Your misrepresent my position to cover up the weaknesses of your own. The point is not should we dialogue with corporations, but how do we do so without giving them green cover behind which they can hide their ecological crimes and so cover up for a lack of real change. You admit that ‘of course, greenwash occurs’ – conceding the issue we were asked to debate.

What I have argued for is a more principled approach, which requires:

* the direct involvement of impacted communities and peoples; * transparent audits of the real impacts of corporate activities; * solidarity with, not scorn for, those who protest: * up-front commitments from corporations to adopt real, binding standards, especially to respect human rights and protected areas.

Other conservation organisations have already learned these lessons. For example, when the secretariat of the World Conservation Union (IUCN) announced its ‘partnership’ with the mining industry at the World Summit on Sustainable Development, many IUCN members were outraged. The mining companies were being offered green credentials without having to make any commitments to change.

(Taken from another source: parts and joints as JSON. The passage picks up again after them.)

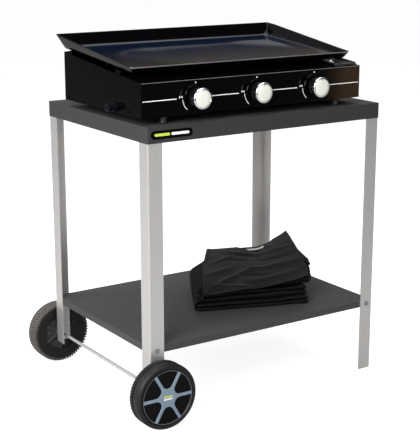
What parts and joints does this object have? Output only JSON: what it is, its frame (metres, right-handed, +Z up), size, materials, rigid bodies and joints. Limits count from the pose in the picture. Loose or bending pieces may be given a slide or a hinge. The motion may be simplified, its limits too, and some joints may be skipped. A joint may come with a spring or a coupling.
{
  "type": "flat top gas griddle on a wheeled trolley",
  "caption": "Tabletop gas flat-top griddle with knobs and a lipped enamel plate, standing on a two-shelf metal trolley with a pair of wheels and a folded cover on the lower shelf.",
  "frame": {"origin": "on the floor, under the middle of the object's bounding box", "axes": "+Z up; -Y is the front with the knobs; +X to the right as seen from the front; the wheels are at the -X end"},
  "size_m": [0.7854, 0.624, 0.9361],
  "materials": {
    "powder_grey": "matte anthracite powder coat",
    "satin_steel": "satin metallic",
    "zinc": "zinc plated",
    "axle_steel": "bright",
    "tyre": "matte",
    "wheel_grey": "matte",
    "liner": "smooth",
    "cap_black": "satin",
    "star_silver": "satin silver-blue",
    "badge": "gloss",
    "body_black": "gloss black enamel",
    "plate_enamel": "gloss black enamel",
    "foot_rubber": "matte",
    "gas_steel": "satin",
    "brass": "machined",
    "inlet_dark": "dark plated",
    "aluminium": "cast",
    "burner_steel": "satin",
    "knob_black": "gloss",
    "knob_silver": "satin silver",
    "bezel": "gloss",
    "collar_steel": "turned",
    "grease_steel": "satin",
    "cover_fabric": "woven, coated"
  },
  "bodies": {
    "trolley_and_griddle": {"top_tray": "powder_grey", "lower_shelf": "powder_grey", "leg_front_left": "satin_steel", "leg_back_left": "satin_steel", "leg_front_right": "satin_steel", "leg_back_right": "satin_steel", "tray_studs": "zinc", "shelf_bolts": "zinc", "nuts": "zinc", "axle": "axle_steel", "badge_plate": "badge", "axle_spacers": "zinc", "axle_clips": "zinc", "front_panel": "body_black", "side_panel_left": "body_black", "side_panel_right": "body_black", "back_panel": "body_black", "base_pan": "body_black", "griddle_feet": "foot_rubber", "plate_rests": "body_black", "grease_tray_guides": "body_black", "gas_manifold": "gas_steel", "gas_inlet": "inlet_dark", "gas_valve_1": "aluminium", "gas_valve_2": "aluminium", "gas_valve_3": "aluminium", "knob_bezels": "bezel", "injectors": "brass", "burner_1": "burner_steel", "burner_2": "burner_steel", "burner_3": "burner_steel", "burner_brackets": "burner_steel", "burner_rail": "burner_steel", "body_screws": "body_black", "folded_cover": "cover_fabric"},
    "front_wheel": {"tyre_front": "tyre", "wheel_centre_front": "wheel_grey", "bore_liner_front": "liner", "hub_cap_front": "cap_black", "hub_star_front": "star_silver"},
    "back_wheel": {"tyre_back": "tyre", "wheel_centre_back": "wheel_grey", "bore_liner_back": "liner", "hub_cap_back": "cap_black", "hub_star_back": "star_silver"},
    "collar_1": {"valve_collar_1": "collar_steel"},
    "knob_and_stem_1": {"valve_stem_1": "brass", "knob_1": "knob_black", "knob_face_1": "knob_silver"},
    "collar_2": {"valve_collar_2": "collar_steel"},
    "knob_and_stem_2": {"valve_stem_2": "brass", "knob_2": "knob_black", "knob_face_2": "knob_silver"},
    "collar_3": {"valve_collar_3": "collar_steel"},
    "knob_and_stem_3": {"valve_stem_3": "brass", "knob_3": "knob_black", "knob_face_3": "knob_silver"},
    "cooking_plate": {"hot_plate": "plate_enamel"},
    "grease_drawer": {"grease_tray": "grease_steel"}
  },
  "joints": [
    {"name": "front_wheel_spin", "type": "hinge", "parent": "trolley_and_griddle", "child": "front_wheel", "pos_m": [-0.30775, -0.2885, 0.085], "axis": [0, 1, 0], "continuous": true},
    {"name": "back_wheel_spin", "type": "hinge", "parent": "trolley_and_griddle", "child": "back_wheel", "pos_m": [-0.30775, 0.2885, 0.085], "axis": [0, 1, 0], "continuous": true},
    {"name": "knob_1_push", "type": "slide", "parent": "trolley_and_griddle", "child": "collar_1", "axis": [0, 1, 0], "range_m": [0, 0.004], "stiffness_N_per_m": 800, "springref_m": -0.004},
    {"name": "knob_1_turn", "type": "hinge", "parent": "collar_1", "child": "knob_and_stem_1", "pos_m": [-0.17525, -0.25, 0.807], "axis": [0, -1, 0], "range_deg": [0, 135]},
    {"name": "knob_2_push", "type": "slide", "parent": "trolley_and_griddle", "child": "collar_2", "axis": [0, 1, 0], "range_m": [0, 0.004], "stiffness_N_per_m": 800, "springref_m": -0.004},
    {"name": "knob_2_turn", "type": "hinge", "parent": "collar_2", "child": "knob_and_stem_2", "pos_m": [0.00675, -0.25, 0.807], "axis": [0, -1, 0], "range_deg": [0, 135]},
    {"name": "knob_3_push", "type": "slide", "parent": "trolley_and_griddle", "child": "collar_3", "axis": [0, 1, 0], "range_m": [0, 0.004], "stiffness_N_per_m": 800, "springref_m": -0.004},
    {"name": "knob_3_turn", "type": "hinge", "parent": "collar_3", "child": "knob_and_stem_3", "pos_m": [0.18875, -0.25, 0.807], "axis": [0, -1, 0], "range_deg": [0, 135]},
    {"name": "plate_lift", "type": "slide", "parent": "trolley_and_griddle", "child": "cooking_plate", "axis": [0, 0, 1], "range_m": [0, 0.08]},
    {"name": "grease_tray_slide", "type": "slide", "parent": "trolley_and_griddle", "child": "grease_drawer", "axis": [0, -0.9943, -0.1068], "range_m": [0, 0.065]}
  ]
}
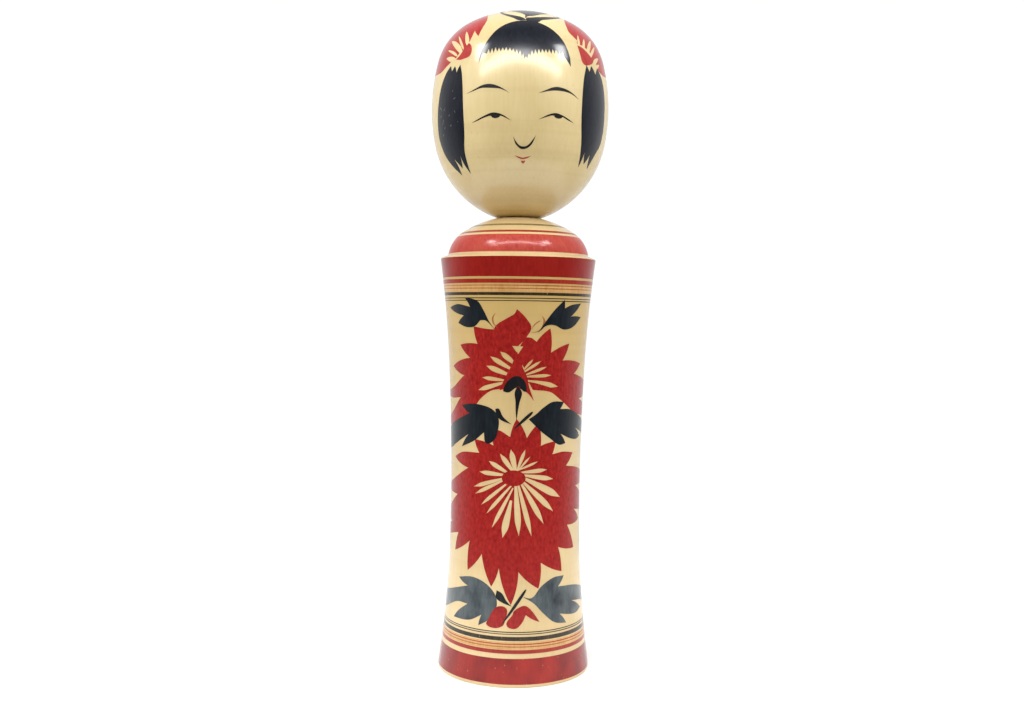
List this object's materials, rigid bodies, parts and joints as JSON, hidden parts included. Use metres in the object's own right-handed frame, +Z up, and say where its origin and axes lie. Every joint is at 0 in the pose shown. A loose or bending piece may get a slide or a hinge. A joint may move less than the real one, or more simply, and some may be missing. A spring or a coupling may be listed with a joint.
{
  "type": "kokeshi doll",
  "caption": "Tall limbless turned wooden doll: waisted trunk with a domed shoulder, and a large rounded head whose captive neck turns in the trunk.",
  "frame": {"origin": "centre of the standing ring, on the surface that the doll stands on", "axes": "+Z up along the turning axis, the face looks towards -Y, +X is the doll's own left"},
  "size_m": [0.081, 0.081, 0.3007],
  "materials": {
    "body_wood": "waxed pale dogwood, painted with dye inks",
    "head_wood": "waxed pale dogwood, painted with dye inks"
  },
  "bodies": {
    "trunk": {"body": "body_wood"},
    "head": {"head": "head_wood"}
  },
  "joints": [
    {"name": "head_turn", "type": "hinge", "parent": "trunk", "child": "head", "pos_m": [0, 0, 0.2], "axis": [0, 0, 1], "continuous": true}
  ]
}
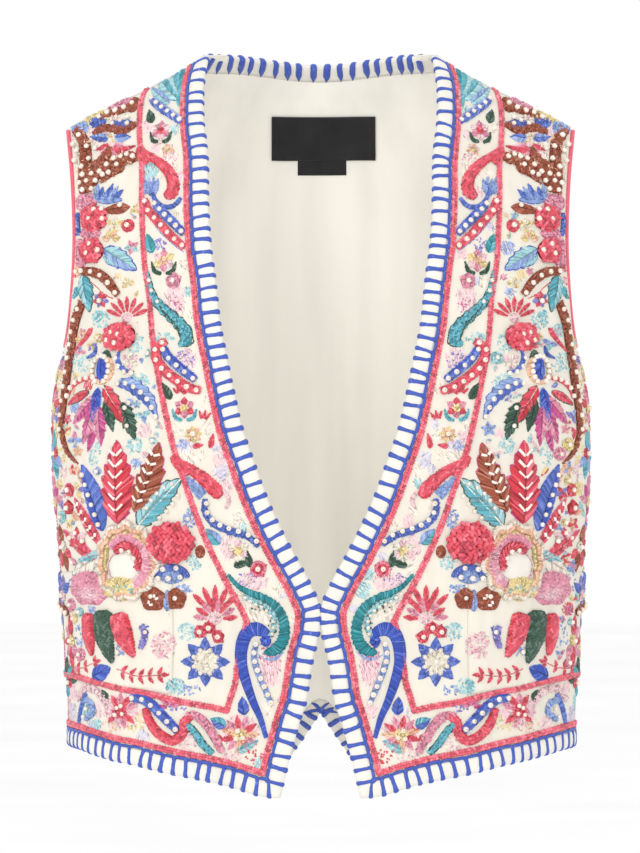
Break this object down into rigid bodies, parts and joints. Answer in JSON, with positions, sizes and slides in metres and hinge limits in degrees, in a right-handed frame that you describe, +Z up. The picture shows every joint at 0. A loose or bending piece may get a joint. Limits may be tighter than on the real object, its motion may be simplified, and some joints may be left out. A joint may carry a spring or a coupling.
{
  "type": "embroidered waistcoat",
  "caption": "Hollow worn waistcoat in ivory cloth, open front, blue blanket-stitched edges, coral braid and raised multicolour floral embroidery with beads.",
  "frame": {"origin": "Midway between the two points where the shoulders meet the neck, where the wearer holds it.", "axes": "+Z up, -Y the front of the garment, +X the wearer's left, to the right in the picture."},
  "size_m": [0.381, 0.2225, 0.5226],
  "materials": {
    "ivory_cloth": "matte",
    "lining_cloth": "satin",
    "coral_thread": "satin",
    "black_label": "satin",
    "mixed_embroidery": "satin"
  },
  "bodies": {
    "root": {"front_left": "ivory_cloth", "front_right": "ivory_cloth", "back": "ivory_cloth", "back_lining": "lining_cloth", "edge_band_left": "ivory_cloth", "edge_band_right": "ivory_cloth", "back_neck_band": "ivory_cloth", "back_hem_band": "ivory_cloth", "label": "black_label", "label_tab": "black_label", "outer_braid_left": "coral_thread", "outer_braid_right": "coral_thread", "inner_braid_left": "coral_thread", "inner_braid_right": "coral_thread", "armhole_piping_left": "coral_thread", "armhole_piping_right": "coral_thread", "pocket_left": "ivory_cloth", "pocket_right": "ivory_cloth", "flower_left": "mixed_embroidery", "flower_right": "mixed_embroidery", "bloom_left": "mixed_embroidery", "bloom_right": "mixed_embroidery", "coral_leaf_left": "mixed_embroidery", "coral_leaf_right": "mixed_embroidery", "rust_leaf_left": "mixed_embroidery", "rust_leaf_right": "mixed_embroidery", "turquoise_leaf_left": "mixed_embroidery", "turquoise_leaf_right": "mixed_embroidery", "blue_leaf_left": "mixed_embroidery", "blue_leaf_right": "mixed_embroidery", "pink_leaf_left": "mixed_embroidery", "pink_leaf_right": "mixed_embroidery", "rosette_left": "mixed_embroidery", "rosette_right": "mixed_embroidery", "berries_left": "mixed_embroidery", "berries_right": "mixed_embroidery", "pocket_tuft_left": "mixed_embroidery", "pocket_tuft_right": "mixed_embroidery", "teal_paisley_left": "mixed_embroidery", "teal_paisley_right": "mixed_embroidery", "blue_paisley_left": "mixed_embroidery", "blue_paisley_right": "mixed_embroidery"}
  },
  "joints": []
}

Faced with uproar from the conservationists who make up the IUCN membership, the secretariat had to back-peddle. First, they renamed the process a ‘dialogue.’ Then, under sustained pressure, the IUCN Council ruled in March this year that further dialogues be conditional on there being commitments from the mining industry to deal with the damage caused by past and current mines, to involve indigenous peoples and to accept the principle of free, prior and informed consent for impacted groups. This is good news, but more needs to be done to stop ‘greenwash’.

It remains to be seen whether the large conservation organisations, many of them - like FFI - members of IUCN, will also now adopt a more principled approach to dialogues and partnerships. In my view, you cannot afford to do otherwise.